I'm exhausted... as in "if I make it to the end of the week without falling sick, I'll be amazed". I know that I'm only seeing the bad because I feel so tired and the same students keep disappointing me. I'm failing to see the good in students who improve their behaviour, I'm failing to acknowledge those students who are awesome all the time.

So after a good night's sleep I plan on writing some positive affirmations to stick by my desk.

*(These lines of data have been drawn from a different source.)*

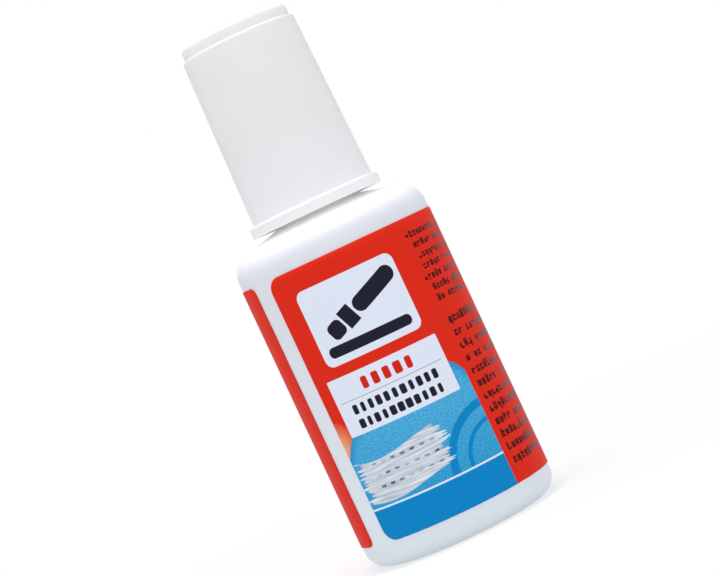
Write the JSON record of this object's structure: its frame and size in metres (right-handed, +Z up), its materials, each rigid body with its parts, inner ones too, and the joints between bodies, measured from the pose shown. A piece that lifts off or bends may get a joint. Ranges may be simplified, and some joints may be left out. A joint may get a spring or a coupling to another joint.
{
  "type": "correction fluid bottle",
  "caption": "Small round white plastic bottle with a wrap label and a tall screw cap that carries the brush reaching into the fluid.",
  "frame": {"origin": "centre of the foot, on the surface that the bottle stands on", "axes": "+Z up along the bottle's axis, out of the neck; the label's front faces -Y"},
  "size_m": [0.0282, 0.0282, 0.0758],
  "materials": {
    "bottle_plastic": "satin",
    "label_film": "printed gloss film",
    "cap_plastic": "satin",
    "closure_plastic": "matt",
    "wiper_plastic": "translucent natural plastic",
    "washer_foam": "soft foam",
    "stem_plastic": "satin",
    "anchor_metal": "bright",
    "bristle_nylon": "translucent nylon",
    "ball_steel": "polished",
    "fluid_white": "wet white"
  },
  "bodies": {
    "bottle": {"bottle": "bottle_plastic", "label": "label_film", "neck_wiper": "wiper_plastic", "mixing_ball": "ball_steel", "correction_fluid": "fluid_white"},
    "seal": {"seal_washer": "washer_foam"},
    "cap": {"cap": "cap_plastic", "screw_closure": "closure_plastic", "brush_stem": "stem_plastic", "brush_bristles": "bristle_nylon", "bristle_anchor": "anchor_metal"}
  },
  "joints": [
    {"name": "cap_lift", "type": "slide", "parent": "bottle", "child": "seal", "axis": [0, 0, 1], "range_m": [0, 0.058]},
    {"name": "cap_turn", "type": "hinge", "parent": "seal", "child": "cap", "pos_m": [0, 0, 0.0598], "axis": [0, 0, 1], "range_deg": [0, 540]}
  ]
}
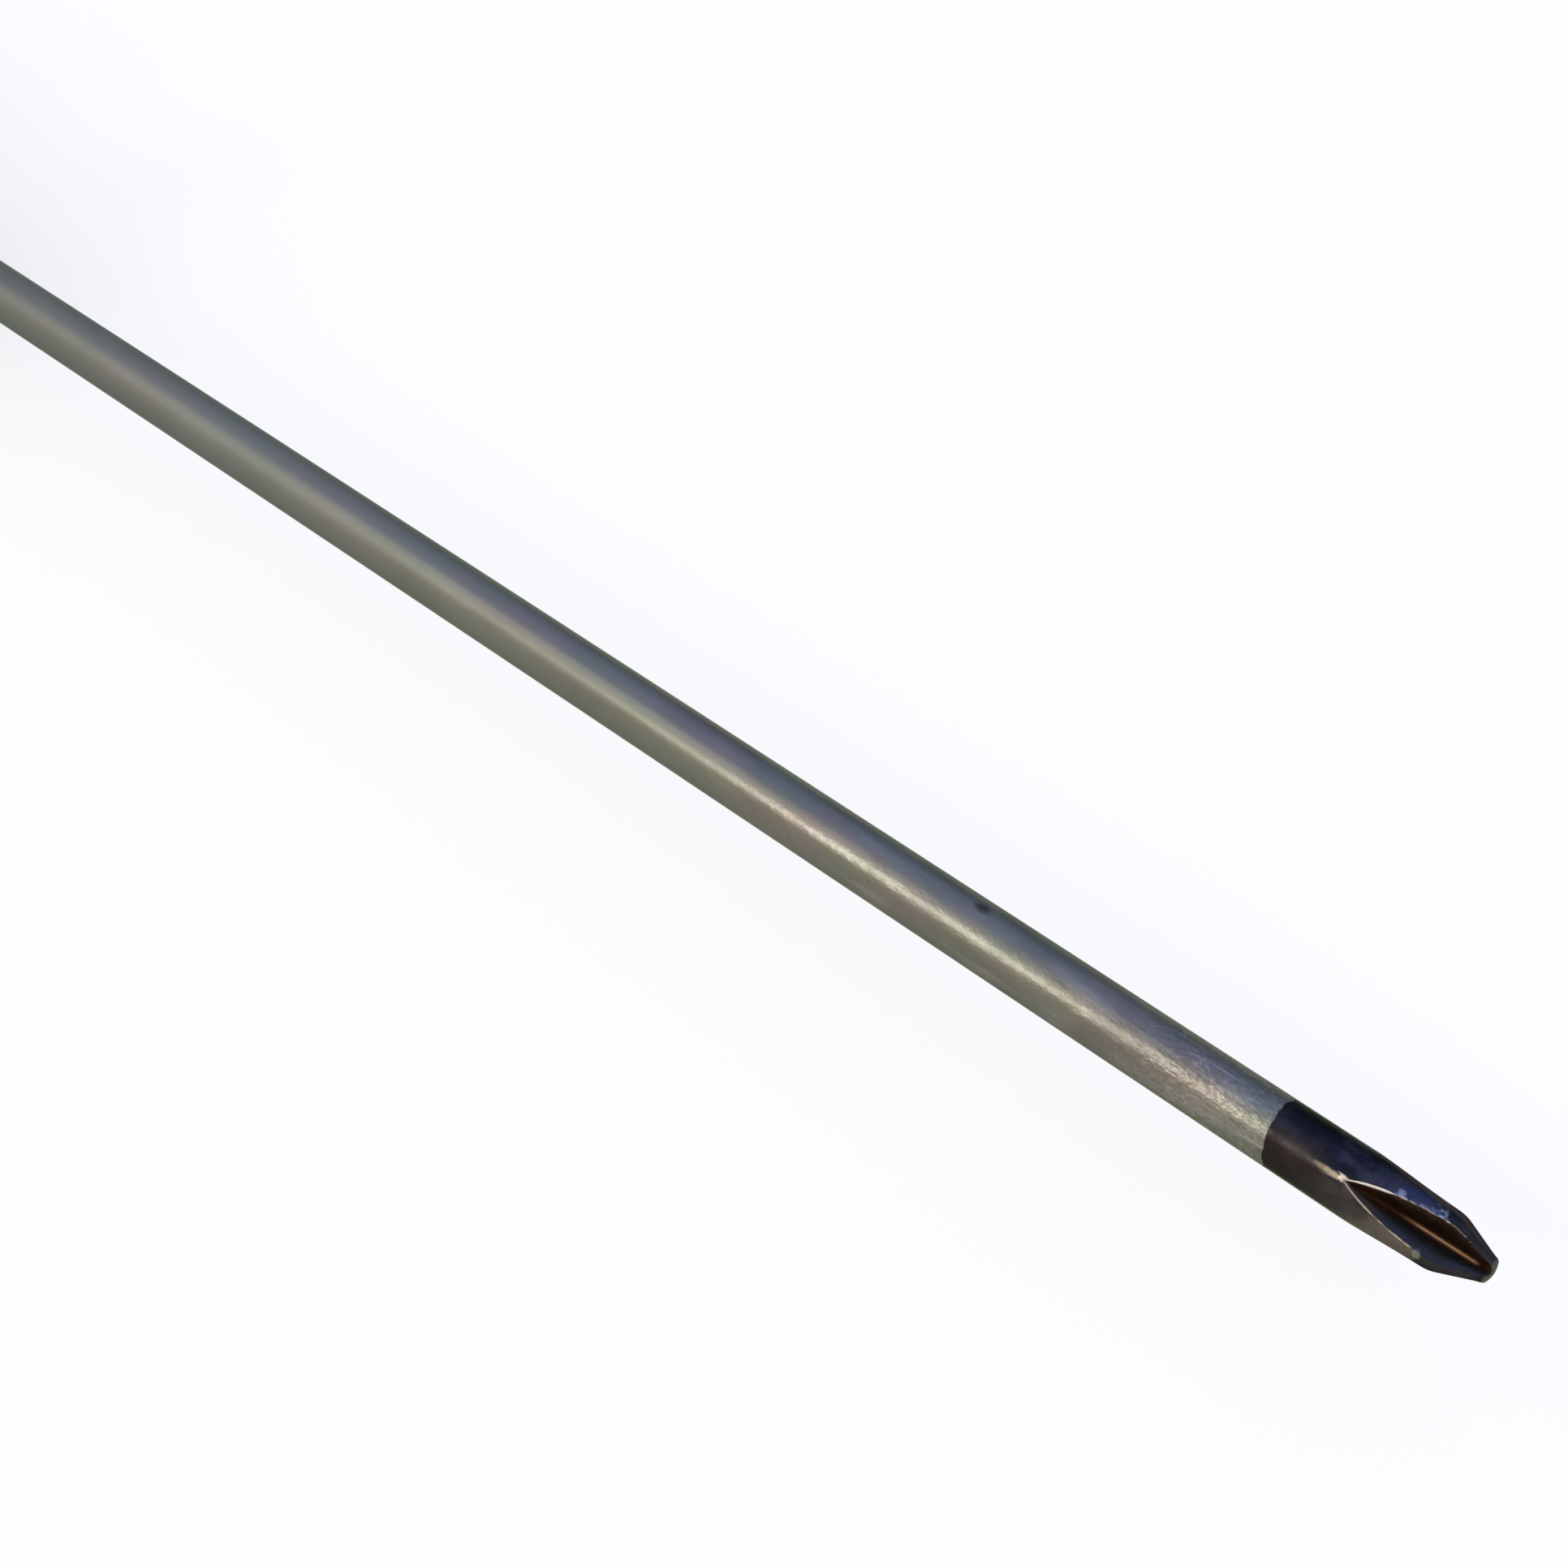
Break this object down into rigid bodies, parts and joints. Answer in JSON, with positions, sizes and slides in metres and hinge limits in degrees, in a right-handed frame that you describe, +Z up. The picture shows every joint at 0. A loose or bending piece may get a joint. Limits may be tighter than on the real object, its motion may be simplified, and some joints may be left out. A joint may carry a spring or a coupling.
{
  "type": "cross-head screwdriver",
  "caption": "Hand screwdriver with a cross-head point on a long round plated blade, and a waisted hexagonal handle with a hard nose, soft inlaid pads and a capped end.",
  "frame": {"origin": "middle of the tool's length, straight below the blade's axis, on the plane that it lies on", "axes": "+X along the blade towards the point, +Y across the handle from corner to corner, +Z up, square to a side of the handle"},
  "size_m": [0.322, 0.035, 0.032],
  "materials": {
    "blade_steel": "satin nickel plate, with the point left in dark oxide",
    "core_plastic": "hard black moulding",
    "body_plastic": "hard blue moulding, semi-gloss",
    "pad_rubber": "soft charcoal moulding",
    "disc_plastic": "hard light grey moulding"
  },
  "bodies": {
    "root": {"blade": "blade_steel", "handle_core": "core_plastic", "handle_body": "body_plastic", "grip_pad_1": "pad_rubber", "grip_pad_2": "pad_rubber", "grip_pad_3": "pad_rubber", "grip_pad_4": "pad_rubber", "grip_pad_5": "pad_rubber", "grip_pad_6": "pad_rubber", "end_cap": "core_plastic", "cap_disc": "disc_plastic"}
  },
  "joints": []
}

And to relax myself before going to bed tonight, I'm going to reflect on the serenity prayer (which I know to some of you makes about as much sense as "The Secret").

God grant me the serenity
to accept the things I cannot change;
courage to change the things I can;
and wisdom to know the difference.

Living one day at a time;
Enjoying one moment at a time;
Accepting hardships as the pathway to peace;
Taking, as He did, this sinful world
as it is, not as I would have it;
Trusting that He will make all things right
if I surrender to His Will;
That I may be reasonably happy in this life
and supremely happy with Him
Forever in the next.
Amen.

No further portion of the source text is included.